:: Task statement ::
Quote every line as given.

[start of Data block]

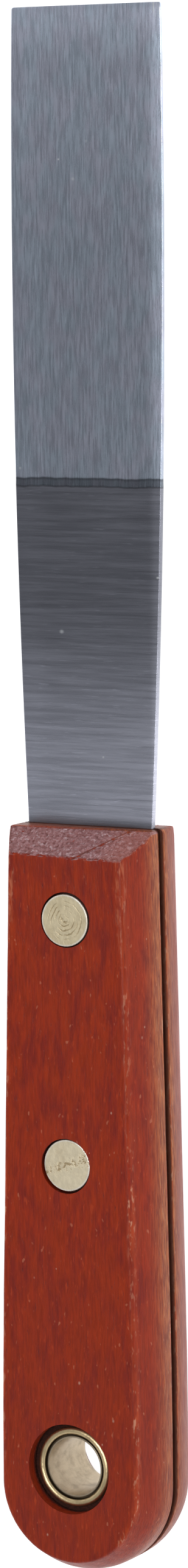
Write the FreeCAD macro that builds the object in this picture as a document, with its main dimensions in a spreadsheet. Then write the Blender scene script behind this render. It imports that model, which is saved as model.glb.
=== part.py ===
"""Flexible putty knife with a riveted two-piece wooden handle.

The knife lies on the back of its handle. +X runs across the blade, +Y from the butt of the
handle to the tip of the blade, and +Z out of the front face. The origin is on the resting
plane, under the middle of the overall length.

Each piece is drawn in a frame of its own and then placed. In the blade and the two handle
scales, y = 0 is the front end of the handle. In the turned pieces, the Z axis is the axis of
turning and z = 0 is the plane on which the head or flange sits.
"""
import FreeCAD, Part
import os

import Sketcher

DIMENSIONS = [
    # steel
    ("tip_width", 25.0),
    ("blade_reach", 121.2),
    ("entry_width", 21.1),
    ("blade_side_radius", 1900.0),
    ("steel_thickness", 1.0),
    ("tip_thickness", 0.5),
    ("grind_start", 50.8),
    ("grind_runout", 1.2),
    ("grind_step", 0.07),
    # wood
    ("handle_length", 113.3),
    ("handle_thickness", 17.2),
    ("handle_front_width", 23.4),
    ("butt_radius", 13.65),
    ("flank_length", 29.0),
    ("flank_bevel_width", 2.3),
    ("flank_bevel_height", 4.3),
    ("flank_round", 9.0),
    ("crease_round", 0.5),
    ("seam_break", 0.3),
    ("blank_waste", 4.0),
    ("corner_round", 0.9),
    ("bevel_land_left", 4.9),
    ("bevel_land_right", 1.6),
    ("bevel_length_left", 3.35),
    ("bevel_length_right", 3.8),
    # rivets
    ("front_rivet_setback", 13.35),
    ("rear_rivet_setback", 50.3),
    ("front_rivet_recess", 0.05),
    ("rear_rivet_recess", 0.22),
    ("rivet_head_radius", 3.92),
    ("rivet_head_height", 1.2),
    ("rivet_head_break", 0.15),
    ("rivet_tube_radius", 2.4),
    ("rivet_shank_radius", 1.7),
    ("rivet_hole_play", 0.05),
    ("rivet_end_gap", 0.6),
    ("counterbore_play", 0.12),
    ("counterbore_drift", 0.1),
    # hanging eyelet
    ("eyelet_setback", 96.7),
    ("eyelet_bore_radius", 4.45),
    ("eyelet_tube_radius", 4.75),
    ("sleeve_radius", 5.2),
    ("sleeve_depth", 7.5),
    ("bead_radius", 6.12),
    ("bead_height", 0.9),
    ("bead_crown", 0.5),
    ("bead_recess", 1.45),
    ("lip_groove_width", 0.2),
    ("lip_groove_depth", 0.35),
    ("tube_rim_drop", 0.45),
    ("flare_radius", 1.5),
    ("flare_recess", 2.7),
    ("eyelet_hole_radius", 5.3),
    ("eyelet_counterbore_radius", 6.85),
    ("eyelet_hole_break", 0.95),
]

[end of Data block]

:: Result of this task ::
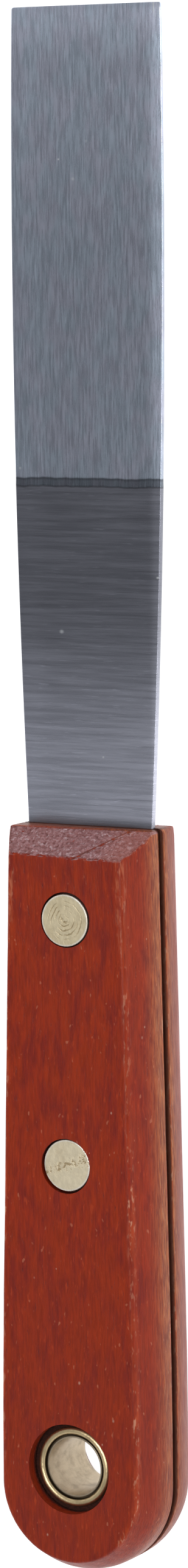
Write the FreeCAD macro that builds the object in this picture as a document, with its main dimensions in a spreadsheet. Then write the Blender scene script behind this render. It imports that model, which is saved as model.glb.
=== part.py ===
"""Flexible putty knife with a riveted two-piece wooden handle.

The knife lies on the back of its handle. +X runs across the blade, +Y from the butt of the
handle to the tip of the blade, and +Z out of the front face. The origin is on the resting
plane, under the middle of the overall length.

Each piece is drawn in a frame of its own and then placed. In the blade and the two handle
scales, y = 0 is the front end of the handle. In the turned pieces, the Z axis is the axis of
turning and z = 0 is the plane on which the head or flange sits.
"""
import FreeCAD, Part
import os

import Sketcher

DIMENSIONS = [
    # steel
    ("tip_width", 25.0),
    ("blade_reach", 121.2),
    ("entry_width", 21.1),
    ("blade_side_radius", 1900.0),
    ("steel_thickness", 1.0),
    ("tip_thickness", 0.5),
    ("grind_start", 50.8),
    ("grind_runout", 1.2),
    ("grind_step", 0.07),
    # wood
    ("handle_length", 113.3),
    ("handle_thickness", 17.2),
    ("handle_front_width", 23.4),
    ("butt_radius", 13.65),
    ("flank_length", 29.0),
    ("flank_bevel_width", 2.3),
    ("flank_bevel_height", 4.3),
    ("flank_round", 9.0),
    ("crease_round", 0.5),
    ("seam_break", 0.3),
    ("blank_waste", 4.0),
    ("corner_round", 0.9),
    ("bevel_land_left", 4.9),
    ("bevel_land_right", 1.6),
    ("bevel_length_left", 3.35),
    ("bevel_length_right", 3.8),
    # rivets
    ("front_rivet_setback", 13.35),
    ("rear_rivet_setback", 50.3),
    ("front_rivet_recess", 0.05),
    ("rear_rivet_recess", 0.22),
    ("rivet_head_radius", 3.92),
    ("rivet_head_height", 1.2),
    ("rivet_head_break", 0.15),
    ("rivet_tube_radius", 2.4),
    ("rivet_shank_radius", 1.7),
    ("rivet_hole_play", 0.05),
    ("rivet_end_gap", 0.6),
    ("counterbore_play", 0.12),
    ("counterbore_drift", 0.1),
    # hanging eyelet
    ("eyelet_setback", 96.7),
    ("eyelet_bore_radius", 4.45),
    ("eyelet_tube_radius", 4.75),
    ("sleeve_radius", 5.2),
    ("sleeve_depth", 7.5),
    ("bead_radius", 6.12),
    ("bead_height", 0.9),
    ("bead_crown", 0.5),
    ("bead_recess", 1.45),
    ("lip_groove_width", 0.2),
    ("lip_groove_depth", 0.35),
    ("tube_rim_drop", 0.45),
    ("flare_radius", 1.5),
    ("flare_recess", 2.7),
    ("eyelet_hole_radius", 5.3),
    ("eyelet_counterbore_radius", 6.85),
    ("eyelet_hole_break", 0.95),
]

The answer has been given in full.